Consider a branch of logarithm $$f(z):=-\ln(1-z)$$ for $z\in\mathbb{C}\setminus\mathbb{R}_{\geq 1}$ that coincides with $\displaystyle\sum_{k=1}^\infty\,\frac{z^k}{k}$ when $|z|<1$. Define also $$f_r(z):=\sum_{k=1}^{r}\,\frac{z^k}{k}$$ for all $z\in\mathbb{C}$ and $r\in\mathbb{Z}_{\geq0}$. It is known that $\lim\limits_{r\to\infty}\,f_r(z)=f(z)$ for all $z\in\mathbb{C}$ such that $|z|\leq1$ and $z\neq 1$.

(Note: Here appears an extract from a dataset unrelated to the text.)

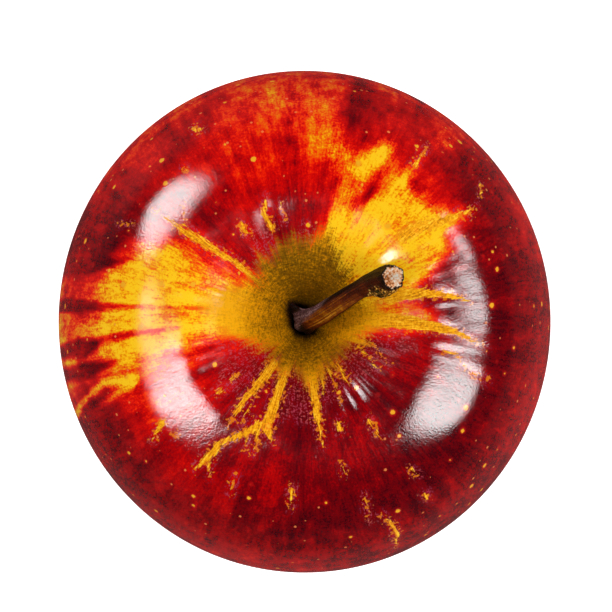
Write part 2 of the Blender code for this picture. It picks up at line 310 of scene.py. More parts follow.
class Wiring:
    """Adds nodes to a tree. An input is a socket to link from, or a plain value."""

    def __init__(self, tree):
        self.tree = tree

    def add(self, kind, inputs=(), **settings):
        node = self.tree.nodes.new(kind)
        for name, value in settings.items():
            setattr(node, name, value)
        for key, value in dict(inputs).items():
            self.put(node.inputs[key], value)
        return node

    def put(self, socket, value):
        if isinstance(value, bpy.types.NodeSocket):
            self.tree.links.new(value, socket)
        else:
            socket.default_value = value

    def math(self, operation, a, b=0.0, clamp=False):
        return self.add("ShaderNodeMath", {0: a, 1: b}, operation=operation, use_clamp=clamp).outputs[0]

    def centred(self, value, weight, start):
        """start plus weight times value, counted from value's middle of 0.5."""
        inputs = {0: self.math("SUBTRACT", value, 0.5), 1: weight, 2: start}
        return self.add("ShaderNodeMath", inputs, operation="MULTIPLY_ADD").outputs[0]

    def weighted(self, start, *terms):
        """start plus each (socket, weight) of terms."""
        for value, weight in terms:
            start = self.centred(value, weight, start)
        return start

    def mix(self, factor, a, b, blend="MIX"):
        node = self.add("ShaderNodeMix", data_type="RGBA", blend_type=blend)
        for socket, value in ((node.inputs[0], factor), (node.inputs[6], a), (node.inputs[7], b)):
            self.put(socket, value)
        return node.outputs[2]

    def step(self, value, low, high, start=0.0, end=1.0, rise="SMOOTHSTEP"):
        """value's rise from start, at low, to end, at high."""
        inputs = {"Value": value, "From Min": low, "From Max": high, "To Min": start, "To Max": end}
        return self.add("ShaderNodeMapRange", inputs, interpolation_type=rise).outputs[0]

    def grey(self, value):
        return self.add("ShaderNodeCombineColor", {0: value, 1: value, 2: value}).outputs[0]

    def bump(self, height):
        """A normal for heights in millimetres."""
        return self.add("ShaderNodeBump", {"Height": height, "Distance": MM}).outputs[0]

    def ramp(self, factor, stops):
        node = self.add("ShaderNodeValToRGB", {0: factor})
        elements = node.color_ramp.elements
        while len(elements) < len(stops):
            elements.new(1.0)
        for element, (position, *colour) in zip(elements, stops):
            element.position = position
            element.color = shade(*colour)
        return node.outputs[0]

    def noise(self, place, scale, detail):
        """Noise drawn apart so that it runs from 0 to 1."""
        grain = self.add("ShaderNodeTexNoise", {"Vector": place, "Scale": scale, "Detail": detail}).outputs[0]
        return self.step(grain, *NOISE_RANGE, rise="LINEAR")

    def attribute(self, name, output="Fac"):
        return self.add("ShaderNodeAttribute", attribute_name=name).outputs[output]

    def group(self, tree, **inputs):
        node = self.add("ShaderNodeGroup", node_tree=tree)
        for name, value in inputs.items():
            self.put(node.inputs[name.replace("_", " ").capitalize()], value)
        return node.outputs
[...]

We now define $$g_r(\theta):=f_r\big(\text{e}^{\text{i}\theta}\big)=\sum_{k=1}^{r}\,\frac{\text{e}^{\text{i}k\theta}}{k}$$ and $$g(\theta):=f\big(\text{e}^{\text{i}\theta}\big)=-\ln\big(1-\text{e}^{\text{i}\theta}\big)$$ for all $\theta\in(0,2\pi)$ and $r\in\mathbb{Z}_{\geq 0}$. Thus, $g_r\to g$ pointwise as $r\to\infty$. For each compact subset $K$ of $(0,2\pi)$, we want to show that the family $\Big(g_r\big|_K\Big)_{r=0}^\infty$ is uniformly equicontinuous. This proves that $g_r\big|_K\to g\big|_K$ uniformly as $r\to\infty$, and thereby, proving the OP's assertion that $$\lim_{l\to\infty}\,\int_0^{2\pi}\,\frac{g_{l+1}(\theta)-g_n(\theta)}{\text{e}^{\text{i}(m+1)\theta}}\,\text{d}\theta=\int_0^{2\pi}\,\frac{g(\theta)-g_n(\theta)}{\text{e}^{\text{i}(m+1)\theta}}\,\text{d}\theta\,.$$
Here is the proof of the claim above. Let $K$ be a compact subset of $(0,2\pi)$. Fix $\epsilon>0$ and $\phi\in K$. We want to find $\delta>0$ such that $$\big|g_r(\theta)-g_r(\phi)\big|<\epsilon\tag{*}$$ for every $r\in\mathbb{Z}_{\geq 0}$ and every $\theta\in K$ such that $|\theta-\phi|<\delta$. However, $$g'_r(\theta)=\text{i}\text{e}^{\text{i}\theta}\,f_r'\left(\text{e}^{\text{i}\theta}\right)$$ so that $$\left|g'_r(\theta)\right|=\Big|f_r'\left(\text{e}^{\text{i}\theta}\right)\Big|=\left|\frac{1-\text{e}^{\text{i}r\theta}}{1-\text{e}^{\text{i}\theta}}\right|\leq \frac{2}{\big|1-\text{e}^{\text{i}\theta}\big|}=\frac{1}{\Big|\sin\left(\frac{\theta}{2}\right)\Big|}\,.$$ Let $M$ be the supremum of $\dfrac{1}{\Big|\sin\left(\frac{\theta}{2}\right)\Big|}$ for $\theta\in K$. Then, each $g_r$ is $M$-Lipschitz. Therefore, for $\delta:=\dfrac{\epsilon}{M}$, we see that, whenever $\theta\in K$ satisfies $|\theta-\phi|<\delta$, (*) holds. Since $\delta$ does not depend on $\phi$, the family $\Big(g_r\big|_K\Big)_{r=0}^\infty$ is uniformly equicontinuous.